The Migration Decision
Last month, we finally got approval to migrate to Roadie. Leadership question: “Why didn’t you tell us sooner?”
Honest answer: Sunk cost fallacy. We’d invested so much, felt like we could make it work. “Just one more quarter and we’ll get ahead of maintenance.”
We never did.
For Those Evaluating This Decision
Ask yourself:
-
Maintenance burden: Are you accounting for actual monthly Backstage upgrade cycles, plugin compatibility, and developer support? Or using a guess?
-
Opportunity cost: What platform capabilities will you not build while maintaining framework code?
-
Skills match: Does your platform team have strong React/TypeScript skills? If not, what’s your plan?
-
Decision checkpoints: If maintenance exceeds X% of team time after 6 months, will you reevaluate? Or will sunk cost fallacy keep you committed?

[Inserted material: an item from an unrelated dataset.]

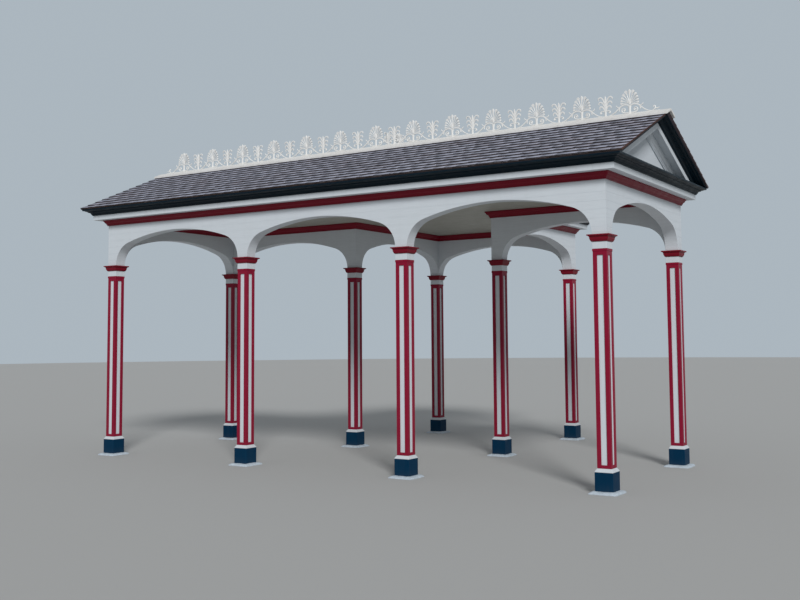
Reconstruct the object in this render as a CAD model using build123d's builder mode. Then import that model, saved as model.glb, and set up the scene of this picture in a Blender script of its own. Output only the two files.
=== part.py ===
from build123d import *
import math
import os

os.makedirs("parts", exist_ok=True)

# Plan: a main block of three bays by one, and a wing of one bay behind the middle bay
bay = 2300
eave_over = 335
verge_over = 345
# Ridge boards run past the verges
ridge_over = 25
front_y = -(2 * bay + verge_over + ridge_over - eave_over) / 2
middle_y = front_y + bay
wing_y = middle_y + bay

# Small clearance between pieces that sit in one another
seat_gap = 0.3

# Footing pads and plinths
pad_size = 274
pad_top_size = 206
pad_height = 22
pad_corner = 24
plinth_size = 188
plinth_height = 185
weathering_edge = 6
weathering_height = 36

# Shafts with one sunk panel on each face
shaft_size = 146
shaft_height = 2126
panel_width = 62
panel_depth = 12
panel_start = 32
panel_end = 38
inlay_depth = 2
fillet_size = 154
fillet_height = 24

# Neck and cap of each post
neck_size = 150
neck_height = 71
cap_size = 234
cap_height = 70
cap_fillet = 12

# Arched walls
pier = neck_size
arch_rise = 420
haunch_radius = 305
wall_height = 675

# Cornice, measured outwards from the post centres
bed_height = 74
bed_foot = 20
bed_out = 130
fascia_out = 216
fascia_thick = 28
fascia_height = 61
crown_out = 320
crown_height = 79

# Ceiling and the mould under it
ceiling_thick = 20
ceiling_drop = 41
inner_bed_height = 85
inner_bed_out = 62

# Roof: 5.2 in twelve, plates with their shingles
pitch = math.degrees(math.atan(5.2 / 12))
roof_thick = 22
ridge_board = 150
ridge_thick = 24
tympanum_thick = 30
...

The build vs buy decision isn’t just about upfront costs. It’s about where your engineering capacity goes and what you don’t build as a result.
We learned this the expensive way. You don’t have to.
Update: Migration to Roadie is underway. Timeline: 6-8 weeks. Cost: ~$100K one-time migration + $120K/year platform cost. We’re freeing up 3 FTEs to focus on golden paths and automation.
I’ll report back in 6 months on how it goes. But honestly, I wish we’d done this 18 months ago.
Question for the community: Has anyone successfully calculated the productivity loss from delayed platform features? How do you quantify “what we didn’t build”?